● **Dataset content**:
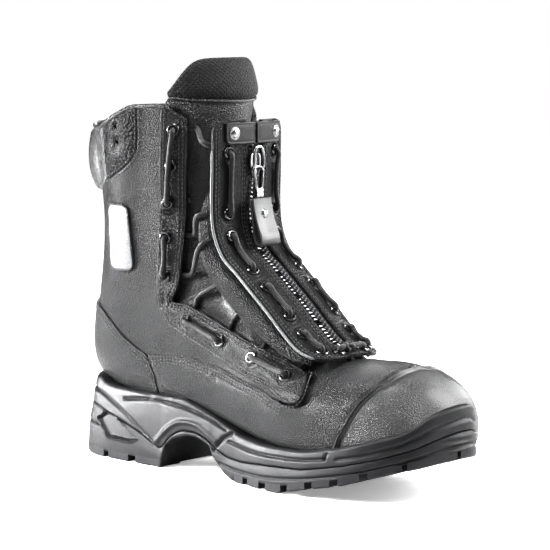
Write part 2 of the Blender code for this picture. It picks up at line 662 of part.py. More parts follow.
def lace_half(side):
    """Route of one half of the lace, from the middle of the panel's tip to its end."""
    panel = panel_holes(side)
    facing = [side_point(x, z, side) for x, z in FACING_EYELETS]
    middle = panel_point(panel_length() - TIP_EYELET_UP, 0, 2.6)
    under_edge = {k: panel_point(PANEL_EYELETS[k], side * 40, -10) for k in range(8)}
    route = [middle]
    route += hole_pass(panel[8], panel[7][0], middle, 1.9)[::-1]
    route += panel_pair(panel, 7, 6, panel[8][0], facing[0][0], side)
    for low, high, start, end in ((0, 1, 5, 4), (2, 3, 3, 2), (4, 5, 1, 0)):
        edge = [under_edge[start + 1]] if low == 4 else []
        route += edge
        way_in, way_out = under_facing(low, side), under_facing(high, side)
        route += way_in[::-1]
        route += hole_pass(facing[low], way_in[0], facing[high][0], LACE_DEPTH - BEND_INSIDE)
        route += facing_run([low, high], side)
        route += hole_pass(facing[high], way_out[0], facing[low][0], LACE_DEPTH - BEND_INSIDE)[::-1]
        route += way_out
        route += [under_edge[start]] if low == 4 else []
        beyond = facing[high + 1][0] if high < 5 else facing[8][0]
        route += panel_pair(panel, start, end, way_out[-1], beyond, side)
    route.append(under_edge[0])
    way_in = under_facing(8, side)
    route += way_in[::-1]
    route += hole_pass(facing[8], way_in[0], facing[7][0], LACE_DEPTH - BEND_INSIDE)
    route += facing_run([8, 7, 6], side)
    way_out = under_facing(6, side)
    route += hole_pass(facing[6], way_out[0], facing[7][0], LACE_DEPTH - BEND_INSIDE)[::-1]
    route += way_out[:2]
    return route


def panel_pair(panel, low, high, arriving, leaving, side):
    """Up through one hole of the panel, along its face and down through another."""
    run = [panel_point(PANEL_EYELETS[low] + (PANEL_EYELETS[high] - PANEL_EYELETS[low]) * f,
                       side * PANEL_EYELET_ROW, 2.6) for f in (.3, .7)]
    return (hole_pass(panel[low], arriving, panel[high][0], 1.9) + run
            + hole_pass(panel[high], leaving, panel[low][0], 1.9)[::-1])


def lace():
    route = lace_half(-1)[::-1] + lace_half(1)[1:]
    tube("lace", route, LACE_RADIUS, TEXTILE, LACE_SIDES)


# ---------------------------------------------------------------- zip panel

def panel_half_width(s, side):
    """Half width of the panel, rounded off towards its tip."""
    end = panel_length()
    left = np.clip((np.asarray(s) - (end - 24)) / 24, 0, 1)
    return PANEL_HALF_WIDTH[side] * (1 - .38 * left ** 2.2)


def panel_normal(s, v):
    """Unit normal out of the panel's face."""
    down = panel_point(s + .5, v, 0) - panel_point(s - .5, v, 0)
    across = panel_point(s, v + .5, 0) - panel_point(s, v - .5, 0)
    normal = np.cross(down, across)
    return normal / np.linalg.norm(normal)


def panel_holes(side):
    """Centres and normals of the lace holes in one strip, from the top down to the tip."""
    places = [(s, side * PANEL_EYELET_ROW) for s in PANEL_EYELETS]
    places.append((panel_length() - TIP_EYELET_UP, side * TIP_EYELET_ROW))
    return [(panel_point(s, v, 0), panel_normal(s, v)) for s, v in places]


def panel_strip(name, side, inner_edge, outer_share, low, high, look, rows=18):
    """Strip of the panel from a distance beside the zip to a share of the panel's width."""
    stations = np.linspace(0, panel_length(), 18)[:rows]
    shares = np.linspace(0, 1, 4)

    def point(s, share, h):
        reach = outer_share * panel_half_width(s, side)
        return panel_point(s, side * (inner_edge + share * (reach - inner_edge)), h)

    return patch(name, point, stations, shares, low, high, look)


def zip_panel():
    for side, word in ((-1, "lateral"), (1, "medial")):
        strip = panel_strip("panel_" + word, side, STRIP_EDGE, 1, -1.8, 0, LEATHER_BLACK)
        cut(strip, *[eyelet_cutter(*hole, PANEL_HOLE) for hole in panel_holes(side)])
        panel_strip("zip_tape_" + word, side, TAPE_EDGE, .45, -3, -2.2, TEXTILE, rows=17)
    teeth = np.linspace(10, panel_length() - 14, 18)
    patch("zip_teeth", panel_point, teeth, np.linspace(-TEETH_HALF_WIDTH, TEETH_HALF_WIDTH, 3),
          -3.6, -.9, DARK_METAL)
    end = panel_length()
    patch("zip_bottom_stop", panel_point, [end - 13.5, end - 10], [-2.2, 0, 2.2], -3.6, -.4, STEEL)
    patch("panel_tip", panel_point, np.linspace(end - 9, end, 3), [-7.4, -3, 0, 3, 7.4], -1.8, 0,
          LEATHER_BLACK)
    piping = [panel_point(s, -panel_half_width(s, -1) - 1.9, -.9)
              for s in np.linspace(20, end - 3, 24)]
    tube("panel_piping", piping, 1.2, REFLECTIVE, sides=6)


def strap():
    rows = np.linspace(STRAP_TOP, STRAP_BOTTOM, 4)
    patch("strap_base", panel_point, rows, [-35, -30, -20, -10, -1], .4, 2.4, LEATHER_BLACK)
    patch("strap_flap", panel_point, rows, [1, 10, 20, 30, 33], .4, 2.4, LEATHER_BLACK)
    middle = (STRAP_TOP + STRAP_BOTTOM) / 2
    for name, v in (("strap_rivet", -26), ("strap_snap", 25)):
        centre = panel_point(middle, v, 2.4)
        normal = panel_normal(middle, v)
        turned(name, [(4.6, .4), (4.6, .9), (3.4, 1.7), (1.4, 2.0)], centre, normal, STEEL, 14)


def zip_hardware():
    """Slider, puller ring and leather tab, modelled hanging and hinged about Y."""
    top = panel_point(SLIDER_DOWN, 0, 0)
    x, z = top[0], top[2]
    plate = [(-3.4, z - 7.5), (3.4, z - 7.5), (5.2, z - 1), (5.2, z + 4), (2.6, z + 7),
             (-2.6, z + 7), (-5.2, z + 4), (-5.2, z - 1)]
    slider = keep(box("zip_slider", (x - .3, -6, z - 9), (x + 2, 6, z + 9), STEEL),
                  prism(plate, x - 2, x + 4, axis=0, gap=0))
    bridge = [(x + 1.5, z - 5), (x + 5.2, z - 5), (x + 6.8, z - 3), (x + 6.8, z + 3),
              (x + 4.6, z + 5.5), (x + 1.5, z + 5.5)]
    window = [(x + 2.6, z - 3.4), (x + 4.6, z - 3.4), (x + 5.2, z - 2), (x + 5.2, z + 2),
              (x + 3.8, z + 3.6), (x + 2.6, z + 3.6)]
    loop = cut(prism(bridge, -1.3, 1.3, gap=0), prism(window, -3, 3, gap=0))
    boolean(slider, loop, "UNION")
    PULLER_X[:] = [x + 3.9, z - 2.2]
    px, pz = PULLER_X
    half_width, drop = 4.3, 20.0
    ring = rounded_ring(half_width, drop, 2.0)
    tube("zip_puller", [(px + .06 * d, y, pz - d) for y, d in ring], .8, STEEL, closed=True)
    pull_tab(px + .06 * drop, pz - drop)


PULLER_X = [0.0, 0.0]
TAB_TILT = math.radians(12)
TAB_LENGTH, TAB_HALF_WIDTH, TAB_NECK, TAB_THICK = 33.0, 7.5, 3.0, 3.2


def pull_tab(x, z):
    """Folded leather tab with an eye round the puller's lower bar."""
    outline = [(-TAB_NECK, 2.6), (TAB_NECK, 2.6), (TAB_NECK, -3.0), (TAB_HALF_WIDTH, -6.5),
               (TAB_HALF_WIDTH, 2 - TAB_LENGTH), (TAB_HALF_WIDTH - 2, -TAB_LENGTH),
               (2 - TAB_HALF_WIDTH, -TAB_LENGTH), (-TAB_HALF_WIDTH, 2 - TAB_LENGTH),
               (-TAB_HALF_WIDTH, -6.5), (-TAB_NECK, -3.0)]
    half_thick = TAB_THICK / 2 + .4
    down = np.array([math.sin(TAB_TILT), 0, -math.cos(TAB_TILT)])
    out = np.array([math.cos(TAB_TILT), 0, math.sin(TAB_TILT)])
    base = np.array([x, 0, z])
    rings = [[base + h * out - d * down + y * np.array([0, 1, 0]) for y, d in outline]
             for h in (-half_thick, half_thick)]
    tab = loft("pull_tab", np.array(rings), LEATHER_BLACK)
    cut(tab, turned("cutter", [(1.25, -9), (1.25, 9)], base, (0, 1, 0), sides=12))
    face = base + down * 12 + out * half_thick
    turned("pull_tab_rivet", [(3.6, .4), (3.6, .8), (2.6, 1.4), (1, 1.6)], face, out, STEEL, 12)


def rounded_ring(half_width, drop, corner):
    """Closed loop of (y, distance down) for a ring with rounded corners."""
    points = []
    for cy, cd, start in ((half_width - corner, corner, 270), (half_width - corner, drop - corner, 0),
                          (corner - half_width, drop - corner, 90), (corner - half_width, corner, 180)):
        for step in range(4):
            a = math.radians(start + step * 30)
            points.append((cy + corner * math.cos(a), cd + corner * math.sin(a)))
    return points


def box(name, low, high, look=None):
    (x0, y0, z0), (x1, y1, z1) = low, high
    rings = [[(x, y0, z0), (x, y1, z0), (x, y1, z1), (x, y0, z1)] for x in (x0, x1)]
    return loft(name, np.array(rings, float), look)


def main():
    for obj in list(bpy.data.objects):
        bpy.data.objects.remove(obj)
    outsole()
    midsole()
    foot_layers()
    upper_leathers()
    collar()
    inner_layers()
    tongue()
    eyelets()
    lace()
    zip_panel()
    strap()
    zip_hardware()


main()
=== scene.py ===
"""Looks of a front-zip fire boot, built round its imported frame.

Lengths are in millimetres until a mesh is made. X runs from the heel (0) to the toe, +Y is the
inner side, -Y the outer side, and Z = 0 is the ground; place() moves points into the frame.
Heights are measured along the normals of the boot's skin, which is the outside of the leather.
"""
import math

import bmesh
import bpy
import numpy as np
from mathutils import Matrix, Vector, kdtree
from mathutils.geometry import delaunay_2d_cdt


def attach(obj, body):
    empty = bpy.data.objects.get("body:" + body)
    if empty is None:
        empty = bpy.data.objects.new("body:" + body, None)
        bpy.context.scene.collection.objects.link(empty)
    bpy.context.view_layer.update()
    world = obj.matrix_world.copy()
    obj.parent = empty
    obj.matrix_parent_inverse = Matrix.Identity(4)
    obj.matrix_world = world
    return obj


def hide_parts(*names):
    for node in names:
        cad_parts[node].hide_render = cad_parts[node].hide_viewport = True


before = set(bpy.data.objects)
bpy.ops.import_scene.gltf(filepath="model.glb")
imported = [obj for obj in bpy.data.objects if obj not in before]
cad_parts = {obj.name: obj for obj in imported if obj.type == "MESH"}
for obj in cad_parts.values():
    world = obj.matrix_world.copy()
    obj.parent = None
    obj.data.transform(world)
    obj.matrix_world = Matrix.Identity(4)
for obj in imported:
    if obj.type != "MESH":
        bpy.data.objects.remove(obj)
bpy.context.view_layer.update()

MM = 0.001
MIDDLE = np.array([153.956, -0.736, 0])      # the frame's origin, measured from the heel

# ---------------------------------------------------------------- the boot's skin and seams

# Sections from toe to top: instep or shin line (X, Z), sole or back line (X, Z), half widths on
# the outer and inner side, height of the widest point as a share, squareness of the lower and
# upper half, and Y of the middle.
STATIONS = np.array([
    [311, 48, 311, 42, 1, 1, .50, 2.0, 2.0, 12],
    [308, 60, 309, 33, 22, 21, .45, 2.6, 2.0, 12],
    [300, 73, 301, 28, 37, 35, .42, 3.2, 2.1, 10],
    [284, 82, 285, 26, 46, 43, .38, 3.8, 2.2, 8],
    [260, 86, 262, 25, 51, 48, .36, 4.2, 2.2, 5],
    [228, 85, 230, 25, 52, 49, .34, 4.4, 2.2, 1],
    [199, 97, 199, 26, 49, 46, .32, 4.2, 2.1, 0],
    [172, 117, 160, 31, 43, 40, .34, 3.8, 2.1, 0],
    [152, 140, 114, 39, 38, 36, .36, 3.4, 2.1, 0],
    [140, 163, 50, 42, 38, 37, .42, 2.8, 2.1, 0],
    [135, 184, 3, 56, 39, 38, .46, 2.3, 2.1, 0],
    [132, 201, 1, 90, 41, 40, .48, 2.1, 2.1, 0],
    [130, 218, 11, 135, 45, 44, .50, 2.1, 2.1, 0],
    [129, 234, 14, 174, 48, 47, .50, 2.1, 2.1, 0],
    [128, 248, 10, 208, 50, 49, .50, 2.1, 2.1, 0],
    [127, 262, 5, 240, 52, 51, .50, 2.1, 2.1, 0],
    [122, 276, 2, 262, 52, 51, .50, 2.1, 2.1, 0],
    [117, 292, 0, 284, 52, 51, .50, 2.1, 2.1, 0],
], float)
LAST = len(STATIONS) - 1.001

# Seams and edges in side view (X, Z), shared by both sides of the boot.
UPPER_EDGE = [(-30, 62), (5, 60), (20, 53), (54, 47), (110, 43), (160, 35), (200, 29.5),
              (230, 29), (262, 29), (285, 30), (300, 33), (311, 40), (330, 44)]
TOE_SEAM = [(252, 29), (258, 44), (264, 55), (269, 65), (274, 73), (278, 80), (280, 100)]
SEAM_JUNCTION = (75, 78)
HEEL_SEAM_LOW = [(81, 45), (81, 64), SEAM_JUNCTION]
HEEL_SEAM_HIGH = [SEAM_JUNCTION, (67, 81), (52, 89), (40, 98), (29, 106), (10, 112), (-30, 114)]
VAMP_SEAM = [SEAM_JUNCTION, (92, 81), (107, 81), (126, 79), (147, 76), (168, 71), (190, 66),
             (205, 61), (212, 59)]
VAMP_THROAT = [(212, 59), (222, 58), (231, 61), (234, 69), (234, 80), (235, 100)]
FACING_TIP = [(212, 60.6), (218, 60.4), (223, 61.6), (225.8, 65.2), (224.2, 72), (221, 78)]
FACING_BACK = [(212, 60.6), (194, 68), (162, 76), (130, 86), (105, 96), (91, 105), (85, 124),
               (87, 160), (92, 188), (95, 223), (97, 251.7)]
FACING_EDGE = [(112, 243.5), (112, 223), (109, 188), (106, 160), (103, 129), (98, 118),
               (110, 117), (132, 109), (160, 99), (187, 90), (208, 83), (221, 78)]
COLLAR_PATCH_EDGE = [(79, 250.7), (78, 229), (75, 219), (65, 210), (51, 203), (39, 200)]
BACK_COLLAR_EDGE = [(39, 200), (25, 190), (10, 186), (-30, 184)]
RIM_FRONT = [(97, 251.7), (101, 251.6), (106, 248), (112, 243.5)]
RIM_BACK = [(40, 236), (58, 244), (73, 250), (79, 250.7)]
RIM_REAR = [(-30, 238), (10, 236), (30, 234), (40, 236)]
BACK_SEAM = .15                              # half the gap between the quarters at the back
RIM_TUCK = 1.2                               # how far the leather reaches up into the piping
VENT_HOLES = [(57, 238), (45, 231), (58, 227), (41, 219)]
FACING_EYELETS = [(207, 76), (175, 85.5), (144, 94), (112, 105), (92, 135), (93, 162), (97, 186),
                  (102, 212), (104.5, 237)]
FLEX_PATCH = (165, 183)                      # ribbed stretch of the facings, in Z
TIP_RISE = (196, 212)                        # the facing rises onto the vamp here, in X
SEAM_ROWS = (2.4, 4.6)                       # stitch rows, from the edge they follow
VAMP_ROWS = (2.4, 4.6, 6.6)
FACING_ROWS = (2.3, 4.6)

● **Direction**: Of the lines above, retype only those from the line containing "for cy, cd, start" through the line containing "imported = [obj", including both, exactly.

● **Expected output**:
    for cy, cd, start in ((half_width - corner, corner, 270), (half_width - corner, drop - corner, 0),
                          (corner - half_width, drop - corner, 90), (corner - half_width, corner, 180)):
        for step in range(4):
            a = math.radians(start + step * 30)
            points.append((cy + corner * math.cos(a), cd + corner * math.sin(a)))
    return points


def box(name, low, high, look=None):
    (x0, y0, z0), (x1, y1, z1) = low, high
    rings = [[(x, y0, z0), (x, y1, z0), (x, y1, z1), (x, y0, z1)] for x in (x0, x1)]
    return loft(name, np.array(rings, float), look)


def main():
    for obj in list(bpy.data.objects):
        bpy.data.objects.remove(obj)
    outsole()
    midsole()
    foot_layers()
    upper_leathers()
    collar()
    inner_layers()
    tongue()
    eyelets()
    lace()
    zip_panel()
    strap()
    zip_hardware()


main()
=== scene.py ===
"""Looks of a front-zip fire boot, built round its imported frame.

Lengths are in millimetres until a mesh is made. X runs from the heel (0) to the toe, +Y is the
inner side, -Y the outer side, and Z = 0 is the ground; place() moves points into the frame.
Heights are measured along the normals of the boot's skin, which is the outside of the leather.
"""
import math

import bmesh
import bpy
import numpy as np
from mathutils import Matrix, Vector, kdtree
from mathutils.geometry import delaunay_2d_cdt


def attach(obj, body):
    empty = bpy.data.objects.get("body:" + body)
    if empty is None:
        empty = bpy.data.objects.new("body:" + body, None)
        bpy.context.scene.collection.objects.link(empty)
    bpy.context.view_layer.update()
    world = obj.matrix_world.copy()
    obj.parent = empty
    obj.matrix_parent_inverse = Matrix.Identity(4)
    obj.matrix_world = world
    return obj


def hide_parts(*names):
    for node in names:
        cad_parts[node].hide_render = cad_parts[node].hide_viewport = True


before = set(bpy.data.objects)
bpy.ops.import_scene.gltf(filepath="model.glb")
imported = [obj for obj in bpy.data.objects if obj not in before]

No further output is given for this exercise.